◆ Data lines:
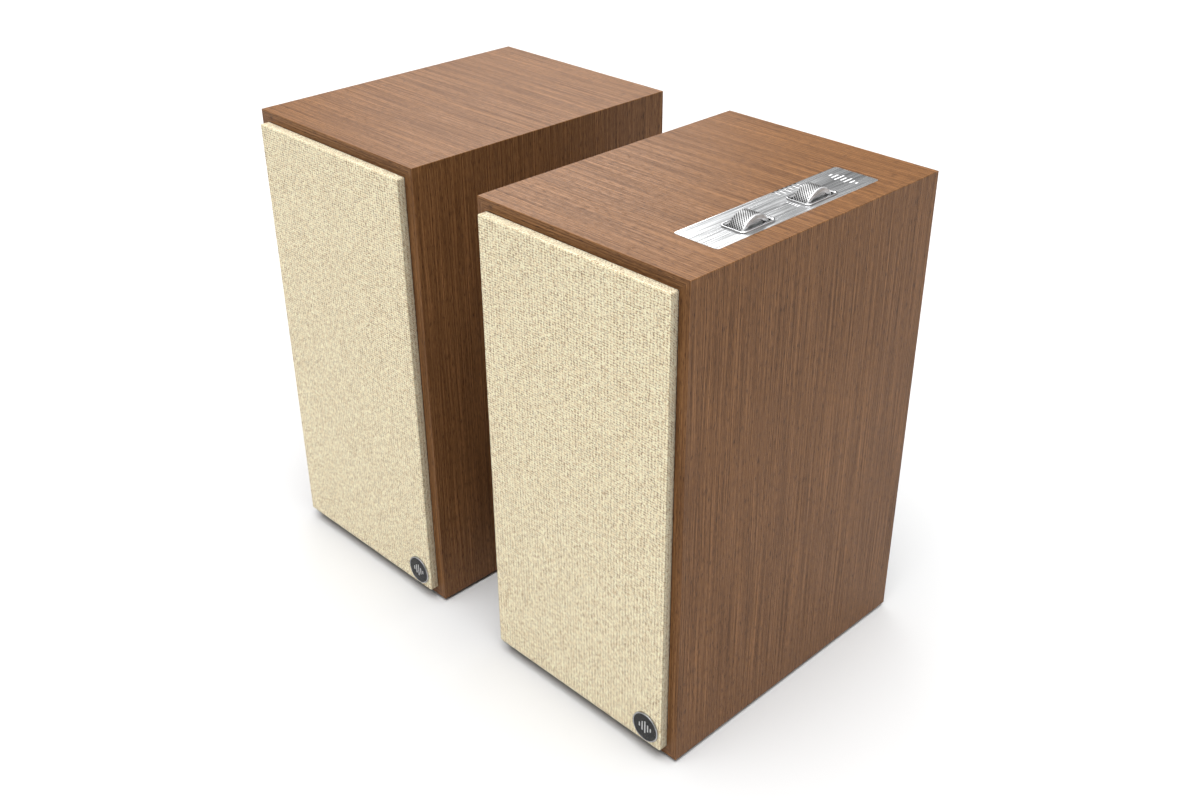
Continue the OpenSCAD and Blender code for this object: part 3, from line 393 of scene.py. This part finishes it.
def skin(bm, loops, close_ends=False, material=0, layer=None, unwrap=None):
    """Joins each loop of points to the next with quads. Returns the loops' vertices.

    With a UV layer, unwrap(row, step, point) gives each corner's place in it.
    """
    rows = [[bm.verts.new(p) for p in loop] for loop in loops]
    for i, (a, b) in enumerate(zip(rows, rows[1:])):
        for k in range(len(a)):
            n = (k + 1) % len(a)
            face = bm.faces.new((a[k], a[n], b[n], b[k]))
            face.material_index = material
            if layer:
                for corner, row, step in zip(face.loops, (i, i, i + 1, i + 1), (k, k + 1, k + 1, k)):
                    corner[layer].uv = unwrap(row, step, corner.vert.co)
    if close_ends:
        bm.faces.new(rows[0][::-1]).material_index = material
        bm.faces.new(rows[-1]).material_index = material
    return rows


def rounded_loop(w, h, r, steps=6):
    """Points (a, b) round a rectangle w by h with corners of radius r, from the right side upwards."""
    points = []
    for k, (sx, sy) in enumerate(((1, 1), (-1, 1), (-1, -1), (1, -1))):
        for i in range(steps + 1):
            angle = math.radians(90 * k + 90 * i / steps)
            points.append((sx * (w / 2 - r) + r * math.cos(angle),
                           sy * (h / 2 - r) + r * math.sin(angle)))
    return points


def circle_loop(r, steps=64):
    angles = [2 * math.pi * k / steps for k in range(steps)]
    return [(r * math.cos(angle), r * math.sin(angle)) for angle in angles]


def on_front(points, centre, y):
    """Places flat points (a, b) facing the listener: a along X and b along Z."""
    return [Vector((centre.x + a, y, centre.z + b)) for a, b in points]


def on_top(points, centre, z):
    return [Vector((centre.x + a, centre.y + b, z)) for a, b in points]


def revolve(bm, profile, centre, axis, steps=96, material=0):
    """Turns a closed profile of (radius, distance along axis) points about a line through centre."""
    across = {"X": ("y", "z"), "Y": ("x", "z"), "Z": ("x", "y")}[axis]
    loops = []
    for radius, along in profile:
        loop = []
        for a, b in circle_loop(radius, steps):
            p = centre.copy()
            setattr(p, axis.lower(), getattr(centre, axis.lower()) + along)
            setattr(p, across[0], getattr(centre, across[0]) + a)
            setattr(p, across[1], getattr(centre, across[1]) + b)
            loop.append(p)
        loops.append(loop)
    skin(bm, loops + [loops[0]], material=material)
    bmesh.ops.remove_doubles(bm, verts=bm.verts, dist=1e-7)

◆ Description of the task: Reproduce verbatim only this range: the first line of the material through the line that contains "return rows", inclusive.

◆ Solution for this task:
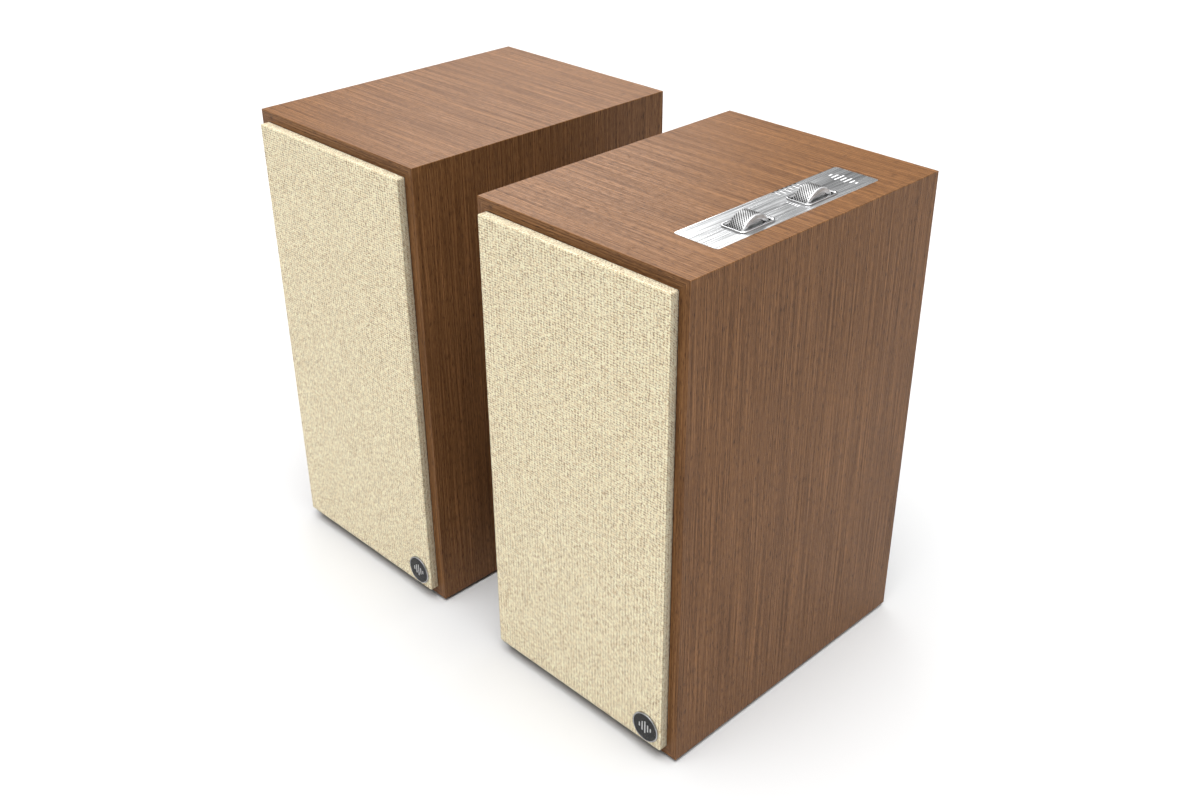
Continue the OpenSCAD and Blender code for this object: part 3, from line 393 of scene.py. This part finishes it.
def skin(bm, loops, close_ends=False, material=0, layer=None, unwrap=None):
    """Joins each loop of points to the next with quads. Returns the loops' vertices.

    With a UV layer, unwrap(row, step, point) gives each corner's place in it.
    """
    rows = [[bm.verts.new(p) for p in loop] for loop in loops]
    for i, (a, b) in enumerate(zip(rows, rows[1:])):
        for k in range(len(a)):
            n = (k + 1) % len(a)
            face = bm.faces.new((a[k], a[n], b[n], b[k]))
            face.material_index = material
            if layer:
                for corner, row, step in zip(face.loops, (i, i, i + 1, i + 1), (k, k + 1, k + 1, k)):
                    corner[layer].uv = unwrap(row, step, corner.vert.co)
    if close_ends:
        bm.faces.new(rows[0][::-1]).material_index = material
        bm.faces.new(rows[-1]).material_index = material
    return rows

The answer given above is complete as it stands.